**Exercise details**
Say how many lines contain "lifts", using only the number.

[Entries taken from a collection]
= = = = =

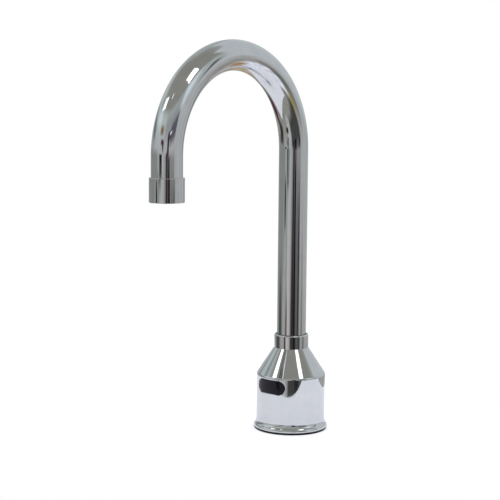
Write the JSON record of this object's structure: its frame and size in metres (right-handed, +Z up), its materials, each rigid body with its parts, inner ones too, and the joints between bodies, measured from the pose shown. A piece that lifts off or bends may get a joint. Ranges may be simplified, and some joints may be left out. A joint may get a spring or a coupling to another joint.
{
  "type": "deck-mounted sensor tap",
  "caption": "Touch-free deck-mounted tap with a flared base housing, infrared window, swivelling gooseneck spout and screw-on aerator.",
  "frame": {"origin": "centre of the base gasket's underside, on the deck", "axes": "+Z up along the body and the stem; the sensor window and the outlet face -Y; +X to the right when seen from the front"},
  "size_m": [0.0568, 0.1808, 0.2964],
  "materials": {
    "polished_chrome": "polished",
    "black_rubber": "matte",
    "turned_brass": "satin",
    "stainless_steel": "satin",
    "black_nylon": "satin",
    "white_acetal": "satin",
    "grey_acetal": "satin",
    "smoked_lens": "gloss",
    "circuit_board": "satin",
    "copper_wire": "satin",
    "clear_diode": "gloss",
    "lead_jacket": "satin"
  },
  "bodies": {
    "base": {"body_shell": "polished_chrome", "base_gasket": "black_rubber", "base_plate": "turned_brass", "plate_screws": "stainless_steel", "inlet_nipple": "turned_brass", "inlet_filter": "stainless_steel", "nipple_seal": "black_rubber", "valve_body": "grey_acetal", "diaphragm": "black_rubber", "valve_cover": "grey_acetal", "cover_screws": "stainless_steel", "core_tube": "stainless_steel", "plunger_spring": "stainless_steel", "coil_can": "stainless_steel", "coil_bobbin": "black_nylon", "coil_winding": "copper_wire", "riser_tube": "stainless_steel", "riser_seals": "black_rubber", "thrust_washer": "white_acetal", "swivel_bush": "black_nylon", "stop_screw": "stainless_steel", "sensor_window": "smoked_lens", "window_gasket": "black_rubber", "sensor_housing": "black_nylon", "circuit_board": "circuit_board", "board_components": "black_nylon", "optical_divider": "black_rubber", "sensor_bracket": "stainless_steel", "bracket_screws": "stainless_steel", "power_inlet": "black_nylon", "power_pin": "turned_brass", "sensor_lead": "lead_jacket", "valve_lead": "lead_jacket", "infrared_emitter": "clear_diode", "infrared_receiver": "clear_diode"},
    "spout": {"spout_tube": "polished_chrome", "spout_ferrule": "turned_brass", "ferrule_seals": "black_rubber", "outlet_nipple": "turned_brass"},
    "aerator_washer": {"aerator_washer": "black_rubber"},
    "aerator": {"aerator_shell": "polished_chrome", "aerator_cartridge": "white_acetal", "aerator_screens": "stainless_steel", "flow_regulator": "grey_acetal"},
    "plunger": {"plunger": "stainless_steel", "plunger_seal": "black_rubber"}
  },
  "joints": [
    {"name": "spout_swivel", "type": "hinge", "parent": "base", "child": "spout", "pos_m": [0, 0, 0.047], "axis": [0, 0, 1], "range_deg": [-60, 60]},
    {"name": "aerator_drop", "type": "slide", "parent": "spout", "child": "aerator_washer", "axis": [0, 0, -1], "range_m": [0, 0.008]},
    {"name": "aerator_unscrew", "type": "hinge", "parent": "aerator_washer", "child": "aerator", "pos_m": [0, -0.14, 0.1925], "axis": [0, 0, -1], "range_deg": [0, 2881]},
    {"name": "plunger_lift", "type": "slide", "parent": "base", "child": "plunger", "axis": [0, 0, 1], "range_m": [0, 0.0015], "stiffness_N_per_m": 150, "springref_m": -0.01, "deforming": ["plunger_spring"]}
  ],
  "couplings": [
    {"joint": "aerator_unscrew", "follows": "aerator_drop", "rad_per_m": 6283.2}
  ]
}
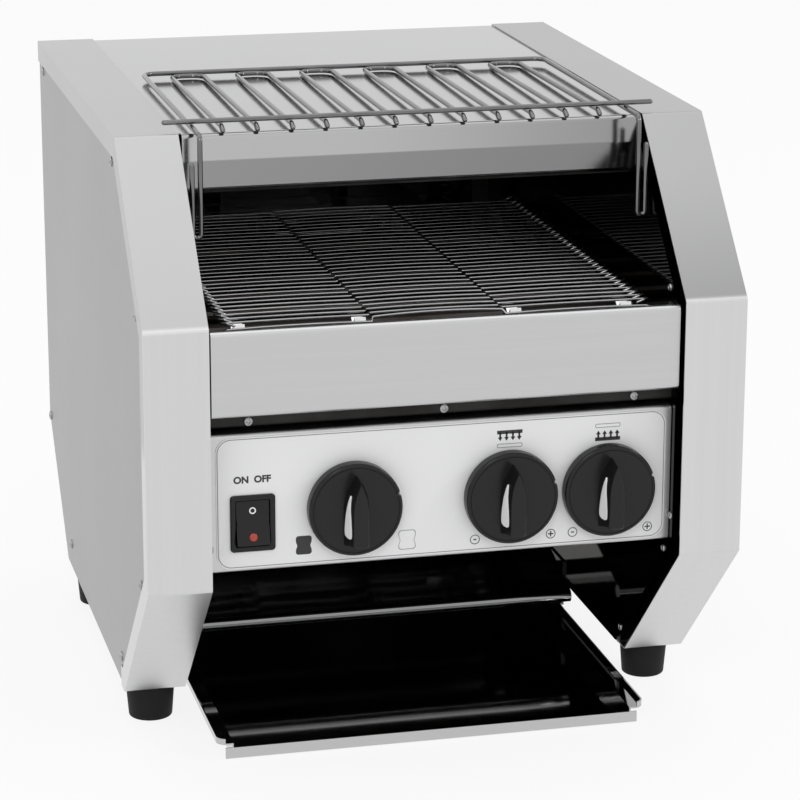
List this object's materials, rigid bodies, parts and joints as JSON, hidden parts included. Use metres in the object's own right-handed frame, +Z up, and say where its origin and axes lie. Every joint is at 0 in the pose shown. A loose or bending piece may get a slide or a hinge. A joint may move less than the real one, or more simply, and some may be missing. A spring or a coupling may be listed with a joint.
{
  "type": "conveyor toaster",
  "caption": "Countertop conveyor toaster: stepped steel body, wire belt through a wide mouth, control panel with knobs and a rocker, pull-out tray and a wire rack on top.",
  "frame": {"origin": "on the table under the middle of the machine, halfway between the knobs' faces and the rear panel", "axes": "+Z up, +X to the right hand of someone facing the controls, +Y towards the rear; bread enters at -Y"},
  "size_m": [0.3712, 0.454, 0.3901],
  "materials": {
    "stainless": "brushed",
    "inner_steel": "dull mill finish",
    "gland_plastic": "matt",
    "foot_rubber": "matt",
    "label_film": "matt printed film",
    "switch_plastic": "gloss",
    "knob_plastic": "satin",
    "shaft_steel": "machined",
    "regulator_plastic": "matt",
    "belt_wire": "drawn wire",
    "bearing_brass": "machined",
    "motor_paint": "satin",
    "heater_tube": "oxidised",
    "holder_paint": "matt",
    "rack_wire": "bright",
    "screw_steel": "bright"
  },
  "bodies": {
    "housing": {"cheek_cover_left": "stainless", "cheek_cover_right": "stainless", "side_panel_left": "stainless", "side_panel_right": "stainless", "inner_wall_left": "inner_steel", "inner_wall_right": "inner_steel", "base_channel_left": "inner_steel", "base_channel_right": "inner_steel", "top_cover": "stainless", "rear_panel": "stainless", "cable_gland": "gland_plastic", "feet": "foot_rubber", "front_fascia": "stainless", "control_panel": "stainless", "panel_label": "label_film", "switch_frame": "switch_plastic", "regulators": "regulator_plastic", "heat_shield": "inner_steel", "wire_belt": "belt_wire", "shaft_bearings": "bearing_brass", "gearmotor": "motor_paint", "upper_heaters": "heater_tube", "lower_heaters": "heater_tube", "heater_holders": "holder_paint", "upper_reflector": "inner_steel", "lower_reflector": "inner_steel", "toast_chute": "inner_steel", "chute_brackets": "inner_steel", "tray_runners": "inner_steel", "side_screws": "screw_steel", "front_screws": "screw_steel"},
    "front_roller": {"front_shaft": "shaft_steel", "front_wheels": "shaft_steel"},
    "drive_roller": {"drive_shaft": "shaft_steel", "drive_wheels": "shaft_steel"},
    "speed_knob": {"knob_speed": "knob_plastic", "spindle_speed": "shaft_steel"},
    "upper_heat_knob": {"knob_upper_heat": "knob_plastic", "spindle_upper_heat": "shaft_steel"},
    "lower_heat_knob": {"knob_lower_heat": "knob_plastic", "spindle_lower_heat": "shaft_steel"},
    "rocker": {"switch_rocker": "switch_plastic"},
    "tray": {"collection_tray": "stainless"},
    "rack": {"rack_frame": "rack_wire", "rack_rail": "rack_wire", "rack_wires": "rack_wire"}
  },
  "joints": [
    {"name": "drive_roller_spin", "type": "hinge", "parent": "housing", "child": "drive_roller", "pos_m": [0, 0.10409, 0.254], "axis": [1, 0, 0], "continuous": true},
    {"name": "front_roller_spin", "type": "hinge", "parent": "housing", "child": "front_roller", "pos_m": [0, -0.181, 0.254], "axis": [1, 0, 0], "continuous": true},
    {"name": "speed_knob_turn", "type": "hinge", "parent": "housing", "child": "speed_knob", "pos_m": [-0.0566, -0.205, 0.166], "axis": [0, 1, 0], "range_deg": [-135, 135]},
    {"name": "upper_heat_knob_turn", "type": "hinge", "parent": "housing", "child": "upper_heat_knob", "pos_m": [0.0409, -0.205, 0.166], "axis": [0, 1, 0], "range_deg": [-135, 135]},
    {"name": "lower_heat_knob_turn", "type": "hinge", "parent": "housing", "child": "lower_heat_knob", "pos_m": [0.1031, -0.205, 0.166], "axis": [0, 1, 0], "range_deg": [-135, 135]},
    {"name": "rocker_tilt", "type": "hinge", "parent": "housing", "child": "rocker", "pos_m": [-0.1184, -0.204, 0.16], "axis": [1, 0, 0], "range_deg": [0, 18]},
    {"name": "tray_slide", "type": "slide", "parent": "housing", "child": "tray", "axis": [0, -1, 0], "range_m": [0, 0.28]},
    {"name": "rack_lift", "type": "slide", "parent": "housing", "child": "rack", "axis": [0, 0, 1], "range_m": [0, 0.1]}
  ],
  "couplings": [
    {"joint": "front_roller_spin", "follows": "drive_roller_spin", "ratio": 1}
  ]
}
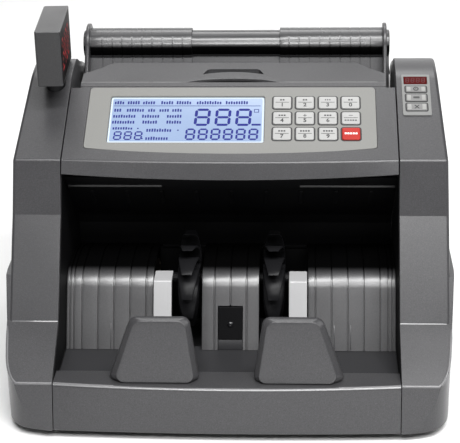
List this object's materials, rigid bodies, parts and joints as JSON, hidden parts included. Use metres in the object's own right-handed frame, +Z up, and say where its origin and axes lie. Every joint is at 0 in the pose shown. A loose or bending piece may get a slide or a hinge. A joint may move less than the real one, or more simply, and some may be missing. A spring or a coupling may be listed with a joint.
{
  "type": "banknote counting machine",
  "caption": "Desktop banknote counter: sloping keypad and display cover, top hopper with sliding guides, front stacker pocket with paddle wheels and swivelling customer display.",
  "frame": {"origin": "centre of the footprint on the surface the rubber feet stand on", "axes": "+X to the machine's right as the operator sees it, +Y to the rear, +Z up; the stacker pocket faces -Y"},
  "size_m": [0.3, 0.2404, 0.2375],
  "materials": {
    "housing_grey": "satin graphite grey with a fine pearl fleck",
    "faceplate_grey": "smooth satin warm grey",
    "black_plastic": "fine-grained black",
    "gloss_black": "polished black",
    "key_white": "satin white",
    "key_red": "satin red",
    "side_key_grey": "satin grey",
    "lcd": "backlit pale blue liquid-crystal screen",
    "red_window": "dark transparent red, polished",
    "pod_screen": "smoked dark red screen, polished",
    "strip_white": "glossy off-white",
    "rubber_black": "matt black rubber",
    "belt_black": "toothed black belt",
    "roller": "turned shaft with dark rubber rollers",
    "steel": "brushed steel",
    "zinc_steel": "folded sheet, dark powder coat",
    "motor_metal": "grey painted can",
    "transformer_metal": "varnished laminations and yellow tape",
    "board_green": "green circuit board"
  },
  "bodies": {
    "chassis": {"side_cover_right": "housing_grey", "side_cover_left": "housing_grey", "side_key_label": "faceplate_grey", "side_led_window": "red_window", "base_pan": "zinc_steel", "foot_front_left": "rubber_black", "foot_front_right": "rubber_black", "foot_rear_left": "rubber_black", "foot_rear_right": "rubber_black", "stacker_tray": "housing_grey", "stacker_back_plate": "housing_grey", "guide_strip_left": "strip_white", "guide_strip_right": "strip_white", "sensor_window": "gloss_black", "stacker_stop_right": "housing_grey", "stacker_stop_left": "housing_grey", "frame_plate_right": "steel", "frame_plate_left": "steel", "throat_guide": "black_plastic", "hopper_beam": "housing_grey", "rear_cover": "housing_grey", "power_inlet": "black_plastic", "transformer": "transformer_metal", "main_board": "board_green", "motor": "motor_metal", "drive_belt": "belt_black", "pickup_belt": "belt_black"},
    "display_cover": {"display_housing": "housing_grey", "faceplate": "faceplate_grey", "lcd_module": "lcd"},
    "pod": {"pod_housing": "housing_grey", "pod_window": "pod_screen"},
    "hopper_guide_right": {"hopper_guide_right": "housing_grey"},
    "hopper_guide_left": {"hopper_guide_left": "housing_grey"},
    "impellers": {"impeller_shaft": "steel", "impeller_right": "gloss_black", "impeller_left": "gloss_black"},
    "feed_shaft": {"feed_shaft": "roller"},
    "pickup_shaft": {"pickup_shaft": "roller"},
    "motor_rotor": {"motor_rotor": "steel"},
    "switch_rocker": {"switch_rocker": "gloss_black"},
    "feed_gap_knob": {"feed_gap_knob": "black_plastic"},
    "key_1": {"key_1": "key_white"},
    "key_2": {"key_2": "key_white"},
    "key_3": {"key_3": "key_white"},
    "key_4": {"key_4": "key_white"},
    "key_5": {"key_5": "key_white"},
    "key_6": {"key_6": "key_white"},
    "key_7": {"key_7": "key_white"},
    "key_8": {"key_8": "key_white"},
    "key_9": {"key_9": "key_white"},
    "key_10": {"key_10": "key_white"},
    "key_11": {"key_11": "key_white"},
    "key_12": {"key_12": "key_red"},
    "side_key_1": {"side_key_1": "side_key_grey"},
    "side_key_2": {"side_key_2": "side_key_grey"},
    "side_key_3": {"side_key_3": "side_key_grey"}
  },
  "joints": [
    {"name": "display_cover_tilt", "type": "hinge", "parent": "chassis", "child": "display_cover", "pos_m": [0, -0.016, 0.152], "axis": [1, 0, 0], "range_deg": [0, 62]},
    {"name": "key_1_press", "type": "slide", "parent": "display_cover", "child": "key_1", "axis": [0, -0.454, 0.891], "range_m": [-0.0008, 0], "stiffness_N_per_m": 350, "springref_m": 0.0006},
    {"name": "key_2_press", "type": "slide", "parent": "display_cover", "child": "key_2", "axis": [0, -0.454, 0.891], "range_m": [-0.0008, 0], "stiffness_N_per_m": 350, "springref_m": 0.0006},
    {"name": "key_3_press", "type": "slide", "parent": "display_cover", "child": "key_3", "axis": [0, -0.454, 0.891], "range_m": [-0.0008, 0], "stiffness_N_per_m": 350, "springref_m": 0.0006},
    {"name": "key_4_press", "type": "slide", "parent": "display_cover", "child": "key_4", "axis": [0, -0.454, 0.891], "range_m": [-0.0008, 0], "stiffness_N_per_m": 350, "springref_m": 0.0006},
    {"name": "key_5_press", "type": "slide", "parent": "display_cover", "child": "key_5", "axis": [0, -0.454, 0.891], "range_m": [-0.0008, 0], "stiffness_N_per_m": 350, "springref_m": 0.0006},
    {"name": "key_6_press", "type": "slide", "parent": "display_cover", "child": "key_6", "axis": [0, -0.454, 0.891], "range_m": [-0.0008, 0], "stiffness_N_per_m": 350, "springref_m": 0.0006},
    {"name": "key_7_press", "type": "slide", "parent": "display_cover", "child": "key_7", "axis": [0, -0.454, 0.891], "range_m": [-0.0008, 0], "stiffness_N_per_m": 350, "springref_m": 0.0006},
    {"name": "key_8_press", "type": "slide", "parent": "display_cover", "child": "key_8", "axis": [0, -0.454, 0.891], "range_m": [-0.0008, 0], "stiffness_N_per_m": 350, "springref_m": 0.0006},
    {"name": "key_9_press", "type": "slide", "parent": "display_cover", "child": "key_9", "axis": [0, -0.454, 0.891], "range_m": [-0.0008, 0], "stiffness_N_per_m": 350, "springref_m": 0.0006},
    {"name": "key_10_press", "type": "slide", "parent": "display_cover", "child": "key_10", "axis": [0, -0.454, 0.891], "range_m": [-0.0008, 0], "stiffness_N_per_m": 350, "springref_m": 0.0006},
    {"name": "key_11_press", "type": "slide", "parent": "display_cover", "child": "key_11", "axis": [0, -0.454, 0.891], "range_m": [-0.0008, 0], "stiffness_N_per_m": 350, "springref_m": 0.0006},
    {"name": "key_12_press", "type": "slide", "parent": "display_cover", "child": "key_12", "axis": [0, -0.454, 0.891], "range_m": [-0.0008, 0], "stiffness_N_per_m": 350, "springref_m": 0.0006},
    {"name": "side_key_1_press", "type": "slide", "parent": "chassis", "child": "side_key_1", "axis": [0, -0.454, 0.891], "range_m": [-0.0006, 0], "stiffness_N_per_m": 350, "springref_m": 0.0006},
    {"name": "side_key_2_press", "type": "slide", "parent": "chassis", "child": "side_key_2", "axis": [0, -0.454, 0.891], "range_m": [-0.0006, 0], "stiffness_N_per_m": 350, "springref_m": 0.0006},
    {"name": "side_key_3_press", "type": "slide", "parent": "chassis", "child": "side_key_3", "axis": [0, -0.454, 0.891], "range_m": [-0.0006, 0], "stiffness_N_per_m": 350, "springref_m": 0.0006},
    {"name": "pod_swivel", "type": "hinge", "parent": "chassis", "child": "pod", "pos_m": [-0.1237, 0.0404, 0.2], "axis": [0, 0, 1], "range_deg": [-90, 90]},
    {"name": "hopper_guide_right_slide", "type": "slide", "parent": "chassis", "child": "hopper_guide_right", "axis": [1, 0, 0], "range_m": [-0.028, 0]},
    {"name": "hopper_guide_left_slide", "type": "slide", "parent": "chassis", "child": "hopper_guide_left", "axis": [1, 0, 0], "range_m": [0, 0.028]},
    {"name": "feed_shaft_turn", "type": "hinge", "parent": "chassis", "child": "feed_shaft", "pos_m": [0, 0.05, 0.14], "axis": [1, 0, 0], "continuous": true},
    {"name": "pickup_shaft_turn", "type": "hinge", "parent": "chassis", "child": "pickup_shaft", "pos_m": [0, 0.058, 0.172], "axis": [1, 0, 0], "continuous": true},
    {"name": "impellers_turn", "type": "hinge", "parent": "chassis", "child": "impellers", "pos_m": [0, -0.007, 0.063], "axis": [1, 0, 0], "continuous": true},
    {"name": "motor_turn", "type": "hinge", "parent": "chassis", "child": "motor_rotor", "pos_m": [0.1, 0.07, 0.045], "axis": [1, 0, 0], "continuous": true},
    {"name": "switch_rock", "type": "hinge", "parent": "chassis", "child": "switch_rocker", "pos_m": [-0.05, 0.112, 0.032], "axis": [1, 0, 0], "range_deg": [-9, 0]},
    {"name": "feed_gap_turn", "type": "hinge", "parent": "chassis", "child": "feed_gap_knob", "pos_m": [0, 0.115, 0.15], "axis": [0, 1, 0], "range_deg": [-135, 135]}
  ],
  "couplings": [
    {"joint": "pickup_shaft_turn", "follows": "feed_shaft_turn", "ratio": 1},
    {"joint": "impellers_turn", "follows": "feed_shaft_turn", "ratio": 1.1667},
    {"joint": "motor_turn", "follows": "feed_shaft_turn", "ratio": 2}
  ]
}
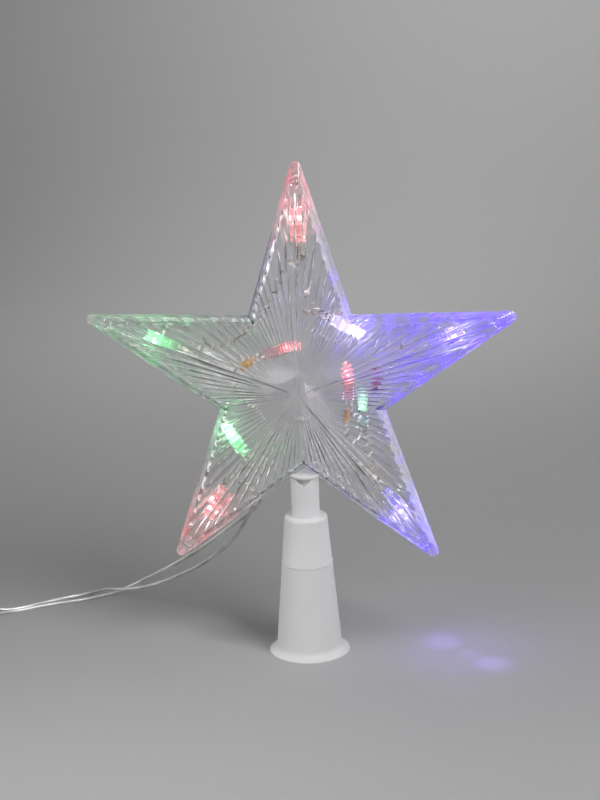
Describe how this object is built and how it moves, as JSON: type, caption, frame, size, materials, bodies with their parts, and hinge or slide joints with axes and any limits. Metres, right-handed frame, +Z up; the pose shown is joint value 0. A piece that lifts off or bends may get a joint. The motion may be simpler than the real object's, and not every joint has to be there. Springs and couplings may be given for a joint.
{
  "type": "light-up star tree topper",
  "caption": "Clear five-pointed star of two moulded shells with small colour lamps inside, on a hollow milky tree cone, with a twin clear mains lead and plug.",
  "frame": {"origin": "on the floor at the axis of the tree cone", "axes": "+Z up along the cone's axis, star facing -Y, +X to the right of a viewer who faces the star"},
  "size_m": [0.3837, 0.0971, 0.2495],
  "materials": {
    "clear_shell": "clear polished polystyrene",
    "milky_plastic": "milky translucent polypropylene, matte",
    "lamp_red": "clear epoxy lamp, lit red",
    "lamp_green": "clear epoxy lamp, lit green",
    "lamp_blue": "clear epoxy lamp, lit blue",
    "lamp_holder": "clear moulded lamp holder",
    "clear_wire": "clear insulation over tinned strands",
    "amber_sleeve": "amber shrink sleeve",
    "plug_plastic": "smooth moulded plastic",
    "plated_metal": "nickel-plated pins"
  },
  "bodies": {
    "cone": {"tree_cone": "milky_plastic"},
    "star": {"front_shell": "clear_shell", "rear_shell": "clear_shell", "bulb_tip_top": "lamp_red", "bulb_tip_left": "lamp_green", "bulb_tip_lower_left": "lamp_red", "bulb_tip_lower_right": "lamp_blue", "bulb_tip_right": "lamp_blue", "bulb_notch_left": "lamp_green", "bulb_notch_right": "lamp_blue", "bulb_hub_upper": "lamp_red", "bulb_hub_side": "lamp_red", "bulb_hub_lower": "lamp_green", "holder_tip_top": "lamp_holder", "holder_tip_left": "lamp_holder", "holder_tip_lower_left": "lamp_holder", "holder_tip_lower_right": "lamp_holder", "holder_tip_right": "lamp_holder", "holder_notch_left": "lamp_holder", "holder_notch_right": "lamp_holder", "holder_hub_upper": "lamp_holder", "holder_hub_side": "lamp_holder", "holder_hub_lower": "lamp_holder", "wire_lead_in": "clear_wire", "wire_01": "clear_wire", "wire_02": "clear_wire", "wire_03": "clear_wire", "wire_04": "clear_wire", "wire_05": "clear_wire", "wire_06": "clear_wire", "wire_07": "clear_wire", "wire_08": "clear_wire", "wire_09": "clear_wire", "wire_lead_out": "clear_wire", "resistor_sleeve_left": "amber_sleeve", "resistor_sleeve_side": "amber_sleeve", "resistor_sleeve_right": "amber_sleeve", "lead_wire_a": "clear_wire", "lead_wire_b": "clear_wire", "lead_coil_a": "clear_wire", "lead_coil_b": "clear_wire", "lead_tail_a": "clear_wire", "lead_tail_b": "clear_wire", "plug_body": "plug_plastic", "plug_pins": "plated_metal"}
  },
  "joints": [
    {"name": "star_swivel", "type": "hinge", "parent": "cone", "child": "star", "pos_m": [0, 0, 0.09], "axis": [0, 0, 1], "range_deg": [-180, 180]}
  ]
}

= = = = =

**Result for this task**
2